- Directed by: Lonzo Nzekwe
- Written by: Lonzo Nzekwe
- Produced by: Amos Adetuyi Floyd Kane Lonzo Nzekwe
- Starring: Oyin Oladejo Lucky Ejim
- Cinematography: Ricardo Diaz
- Edited by: Marc Roussel
- Music by: Felipe Téllez
- Production company: Circle Blue Entertainment
- Distributed by: Levelfilm
- Release date: September 23, 2023 (Cinéfest);
- Running time: 95 minutes
- Country: Canada
- Language: English

= Orah (film) =

2023 Canadian drama film

Orah is a Canadian crime thriller film, written and directed by Lonzo Nzekwe, and released in 2023. The film stars Oyin Oladejo as Orah Madukaku, a Nigerian woman who moved to Canada as a refugee after intentionally killing a man in her youth.

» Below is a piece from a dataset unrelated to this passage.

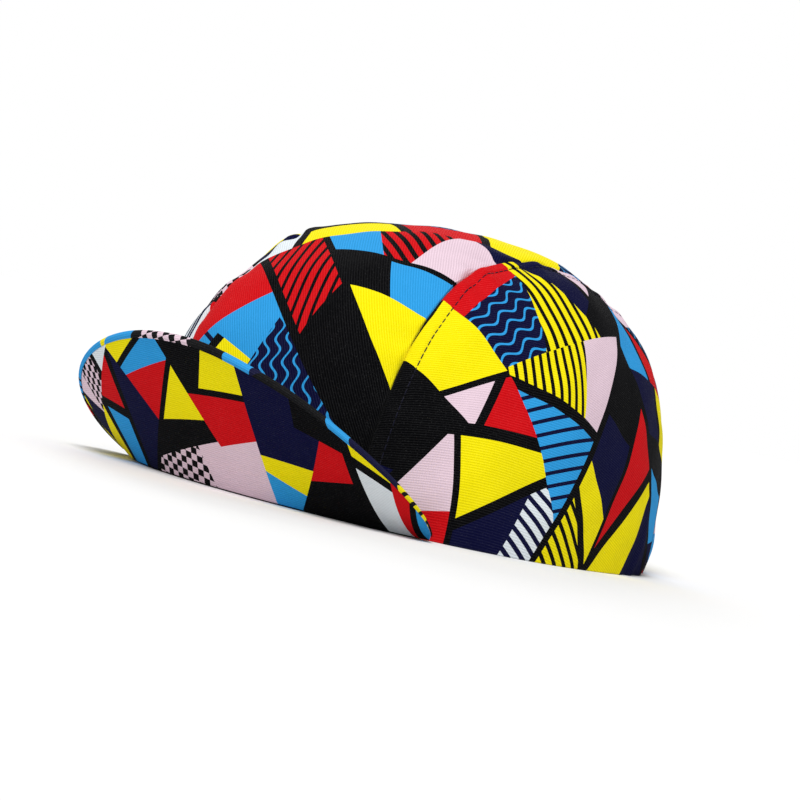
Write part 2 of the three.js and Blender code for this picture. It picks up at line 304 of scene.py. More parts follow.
def build_mesh(name, positions, quads, cloth, border=None):
    """A smooth closed mesh facing out. cloth is each vertex's place in its cloth, and border its distance
    from the edge that is rubbed most."""
    a, b, c, d = (positions[quads[:, corner]] for corner in range(4))
    volume = np.einsum("ij,ij->", a, np.cross(b, c)) + np.einsum("ij,ij->", a, np.cross(c, d))
    if volume < 0:
        quads = quads[:, ::-1]
    mesh = bpy.data.meshes.new(name)
    shifted = (positions + np.array([0, MIDDLE_Y, 0])) / MM_PER_METRE
    faces = [list(dict.fromkeys(quad)) for quad in quads.tolist()]
    mesh.from_pydata(shifted.tolist(), [], [face for face in faces if len(face) > 2])
    mesh.polygons.foreach_set("use_smooth", [True] * len(mesh.polygons))
    place = mesh.attributes.new("cloth", "FLOAT_VECTOR", "POINT")
    flat = np.ones((len(positions), 3))
    flat[:, :2] = cloth
    place.data.foreach_set("vector", flat.ravel())
    away = mesh.attributes.new("border", "FLOAT", "POINT")
    away.data.foreach_set("value", np.full(len(positions), FAR_FROM_BORDER) if border is None else border)
    mesh.update()
    return new_object(name, mesh)


def wall(name, outer, inner, cloth, is_dome=False, border=None):
    """A closed wall between two grids of points (rows, columns, 3)."""
    rows, columns = outer.shape[:2]
    ids = np.arange(2 * rows * columns).reshape(2, rows, columns)
    if is_dome:  # joined all round, its last row one point
        ids[:, -1, :] = ids[:, -1, :1]
        ids = np.concatenate([ids, ids[:, :, :1]], axis=2)
    o, i = ids
    strips = [(o[:-1, :-1], o[:-1, 1:], o[1:, 1:], o[1:, :-1]),
              (i[:-1, :-1], i[1:, :-1], i[1:, 1:], i[:-1, 1:]),
              (i[0, :-1], i[0, 1:], o[0, 1:], o[0, :-1])]
    if not is_dome:
        strips += [(o[-1, :-1], o[-1, 1:], i[-1, 1:], i[-1, :-1]),
                   (o[:-1, 0], o[1:, 0], i[1:, 0], i[:-1, 0]),
                   (i[:-1, -1], i[1:, -1], o[1:, -1], o[:-1, -1])]
    quads = np.concatenate([np.stack([corner.ravel() for corner in strip], -1) for strip in strips])
    used = np.unique(quads)
    positions = np.concatenate([outer.reshape(-1, 3), inner.reshape(-1, 3)])[used]
    places = np.concatenate([cloth.reshape(-1, 2)] * 2)[used]
    if border is not None:
        border = np.concatenate([border.ravel()] * 2)[used]
    return build_mesh(name, positions, np.searchsorted(used, quads), places, border)


def unrolled(grid):
    """Places in the cloth of a grid: across from its middle column, and along that column."""
    middle = grid.shape[1] // 2
    steps = np.linalg.norm(np.diff(grid, axis=1), axis=2)
    across = np.concatenate([np.zeros((len(grid), 1)), np.cumsum(steps, axis=1)], axis=1)
    across -= across[:, middle:middle + 1]
    up = lengths_along(grid[:, middle])
    return np.stack([across, np.broadcast_to(up[:, None], across.shape)], -1)


# Crown

STRIP_ACROSS, STRIP_ALONG, PANEL_AROUND, PANEL_UPWARD = 90, 300, 190, 100  # rough lengths, for the meshes
SEAM_PARTS = (0.27, 0.73)  # shares of the seam where a panel's top edge begins and ends
PANEL_MIDDLE, PANEL_RADIUS = (0, CROWN_LEAN, 20), 88  # of the ball from which a panel's cloth is laid flat
PANEL_FACING = heading(0.0, math.radians(38))
PANEL_UP = np.cross(PANEL_FACING, [0, 1.0, 0])
TINY = 1e-6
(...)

Getting involved in a money laundering scheme in the hopes of finally being able to bring her son to Canada, she runs afoul of ringleader Bami Hazar (Lucky Ejim), who orders the murder of her son, sparking Orah to go on a revenge spree to settle the score.

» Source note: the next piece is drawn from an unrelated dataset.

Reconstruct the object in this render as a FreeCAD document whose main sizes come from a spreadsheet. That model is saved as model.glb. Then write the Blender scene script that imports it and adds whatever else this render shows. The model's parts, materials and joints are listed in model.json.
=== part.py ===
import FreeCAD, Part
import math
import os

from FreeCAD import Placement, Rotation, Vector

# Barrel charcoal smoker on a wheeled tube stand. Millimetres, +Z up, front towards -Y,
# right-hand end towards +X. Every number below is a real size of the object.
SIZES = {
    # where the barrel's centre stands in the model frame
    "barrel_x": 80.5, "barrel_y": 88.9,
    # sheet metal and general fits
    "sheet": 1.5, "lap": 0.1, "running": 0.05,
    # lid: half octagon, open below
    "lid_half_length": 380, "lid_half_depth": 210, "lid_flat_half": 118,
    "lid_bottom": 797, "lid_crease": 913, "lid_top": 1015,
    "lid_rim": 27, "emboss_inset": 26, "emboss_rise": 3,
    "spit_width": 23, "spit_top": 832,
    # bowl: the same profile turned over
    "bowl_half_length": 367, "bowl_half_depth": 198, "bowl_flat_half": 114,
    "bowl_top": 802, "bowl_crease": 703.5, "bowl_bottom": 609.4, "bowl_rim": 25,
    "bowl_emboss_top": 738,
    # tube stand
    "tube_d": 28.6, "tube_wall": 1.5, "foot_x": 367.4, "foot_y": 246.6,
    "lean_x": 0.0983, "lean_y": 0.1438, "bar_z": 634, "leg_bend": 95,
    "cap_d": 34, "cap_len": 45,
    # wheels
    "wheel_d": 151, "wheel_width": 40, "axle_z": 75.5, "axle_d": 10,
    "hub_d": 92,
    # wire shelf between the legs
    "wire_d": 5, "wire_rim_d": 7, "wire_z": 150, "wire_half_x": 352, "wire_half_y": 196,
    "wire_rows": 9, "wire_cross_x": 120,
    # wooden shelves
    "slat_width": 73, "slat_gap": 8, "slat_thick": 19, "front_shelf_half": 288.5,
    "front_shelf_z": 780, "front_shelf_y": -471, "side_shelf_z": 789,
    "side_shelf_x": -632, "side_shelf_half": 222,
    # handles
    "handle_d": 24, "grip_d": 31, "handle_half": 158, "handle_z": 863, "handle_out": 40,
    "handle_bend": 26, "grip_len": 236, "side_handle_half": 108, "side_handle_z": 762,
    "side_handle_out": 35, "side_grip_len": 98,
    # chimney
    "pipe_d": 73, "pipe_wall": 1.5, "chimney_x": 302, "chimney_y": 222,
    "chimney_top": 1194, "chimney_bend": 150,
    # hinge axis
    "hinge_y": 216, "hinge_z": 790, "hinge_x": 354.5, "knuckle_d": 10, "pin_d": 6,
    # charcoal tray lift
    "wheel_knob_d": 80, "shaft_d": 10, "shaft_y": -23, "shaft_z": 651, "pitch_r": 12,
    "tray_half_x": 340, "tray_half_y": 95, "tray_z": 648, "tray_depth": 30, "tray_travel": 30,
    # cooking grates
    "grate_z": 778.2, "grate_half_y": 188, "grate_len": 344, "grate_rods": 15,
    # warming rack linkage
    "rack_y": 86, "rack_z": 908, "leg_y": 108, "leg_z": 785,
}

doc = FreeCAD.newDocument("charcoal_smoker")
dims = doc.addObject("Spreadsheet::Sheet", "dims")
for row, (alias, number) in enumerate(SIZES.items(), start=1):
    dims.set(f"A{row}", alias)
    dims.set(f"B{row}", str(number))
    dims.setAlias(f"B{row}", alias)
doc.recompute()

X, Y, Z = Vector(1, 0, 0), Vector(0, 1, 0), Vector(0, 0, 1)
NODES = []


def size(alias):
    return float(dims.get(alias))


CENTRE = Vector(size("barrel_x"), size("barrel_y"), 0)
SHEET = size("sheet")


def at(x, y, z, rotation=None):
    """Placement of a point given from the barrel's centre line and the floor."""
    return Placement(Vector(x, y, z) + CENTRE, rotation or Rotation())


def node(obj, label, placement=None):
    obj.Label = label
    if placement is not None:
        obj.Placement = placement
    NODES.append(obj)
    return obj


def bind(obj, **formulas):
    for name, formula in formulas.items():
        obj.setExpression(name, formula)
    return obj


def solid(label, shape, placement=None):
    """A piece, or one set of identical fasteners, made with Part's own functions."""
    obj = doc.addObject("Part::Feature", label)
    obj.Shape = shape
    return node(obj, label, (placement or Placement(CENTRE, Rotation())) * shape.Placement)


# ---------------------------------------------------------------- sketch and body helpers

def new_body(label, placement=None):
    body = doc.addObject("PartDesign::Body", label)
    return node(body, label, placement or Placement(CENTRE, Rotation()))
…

The cast also includes Morgan Bedard, Agape Mngomezulu, Somkele Iyamah, Oris Erhuero, OC Ukeje, Christopher Seivright, Chris Farquhar, Emeka Nwagbaraocha, Femi Lawson, Jim Calarco, Tina Mba, Phil Popp, Ruby Akubueze, Angel Oduko, Eric Obinna, Novo Imonieroh, Moc Madu and Kelechi Udegbe. The film soundtracked two songs from Charles Onyeabor debut album, Like Father, Like Son, “They Can’t Pull Us Down” and “Ije Nwoke”.

==Production==
The film was shot principally in Sudbury, Ontario, in 2022, with some later location shooting in Lagos, Nigeria where it was art directed by Nigerian production designer and art director, Abisola Omolade.

==Distribution==
The film was selected and screened for industry professionals at the 2023 Toronto International Film Festival, in the Industry Selects program. The film had its official public premiere at the 2023 Cinéfest Sudbury International Film Festival. The film was selected as the opening film at the 2023 Africa International Film Festival (AFRIFF). The film screened at the 2023 ReelWorld Film Festival in Toronto and won two awards: Outstanding Feature Film Writer for Nzekwe, and Outstanding Feature Film Actress for Oladejo.